When it finally came to an end it was Howard standing at the plate, watching as the third strike buzzed past just above his knees.
“Just get me to the plate, boys.”
“It's kind of a sucky way to end the game, a sucky way to end the year, you know, being that guy,” Howard said. “But I'll have to try and take that and use it as motivation and come back next year.
"I can't say what I want to say.”
No, he can’t, but there will be plenty of talk this winter about that last at-bat and the last series. Plain and simple, the Phillies blew it. Choked. The Phillies were the big bullies on the school yard and they got punched back and didn’t know what to do.
“I just don’t think any of us saw this happening,” closer Brad Lidge said. “I felt like we had the best team in baseball this year. It doesn’t always work out. Unfortunately, we just caught a team that seems to be doing everything right. They got the last hook in there. We just didn’t get our best game out there tonight. So shocked is a good word.”

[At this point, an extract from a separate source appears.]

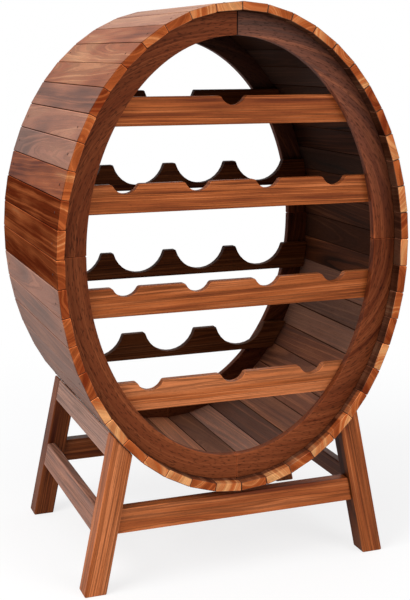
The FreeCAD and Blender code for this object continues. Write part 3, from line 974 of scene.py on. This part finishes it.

Shocked like the rest of us that a team with hitters like the Giants could deliver more than the Phillies. Then again, the old, injured sage Jamie Moyer once played for a Seattle club that won 116 games, but lasted just six in the ALCS, To this day Seattle is only one of two franchises never to make it to the World Series.
“We had the best record in baseball, but when you get to the playoffs it really doesn’t mean anything,” Moyer said. “Everything starts just like it did in April. Everyone starts at zero. Now it’s about who is going to play the best, who is going to get the key hits and we fell short. …”
Cliff Lee will pitch in Game 1 of the World Series. Roy Halladay will not.